Venezuela’s oil production capacity has a yearly natural depletion rate of between 20 percent and 24 percent, according to former PDVSA employees who were purged by Chavez, and who may be overestimating depletion rates as a result. Natural depletion refers to production capacity that is lost because reservoir pressure levels fall as oil is extracted. The older the oil field, the higher the rate of natural depletion. Venezuela’s oil industry is over 90 years old. Some PDVSA reservoirs (in the Lake Maracaibo basin, for example) have been in production almost that long.

If we assume for this analysis that Venezuela’s oil production capacity was 3 million b/d at the end of 2002, and output capacity has been dropping by 20% annually in the past three years during which there has been grossly insufficient investment in well repair and maintenance, PDVSA may have lost up to 900,000 b/d of production capacity in that period. This would imply that Venezuela’s maximum production capacity today is about 2.1 million b/d, about 500,000 b/d less than OPEC currently estimates from what it calls “secondary sources.” However, we think OPEC’s estimate is closer to the truth in terms of measuring real production levels.

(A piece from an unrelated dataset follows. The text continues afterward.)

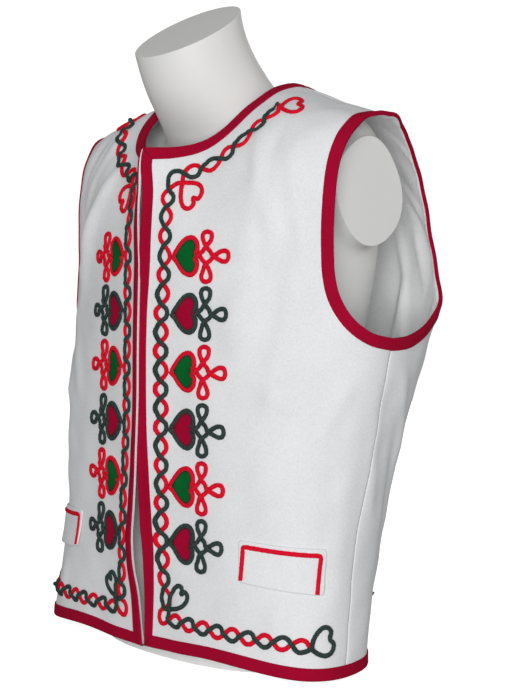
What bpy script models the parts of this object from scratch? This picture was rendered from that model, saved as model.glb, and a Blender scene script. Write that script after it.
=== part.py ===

If our assumption is correct, it implies that PDVSA is managing to offset some of the effects of natural depletion. The production numbers confirm that PDVSA isn’t able to expand its output capacity, but the country’s production capacity likely isn’t collapsing as quickly as the Chavez government’s critics are claiming. This doesn’t mean that PDVSA’s production capacity is not declining. There is no doubt at all that it’s falling, and we think this will start to become more visible in 2006 despite higher oil prices. However, PDVSA’s output capacity implosion won’t significantly weaken Chavez’s oil revenues or hinder his geopolitical moves against the U.S. during 2006.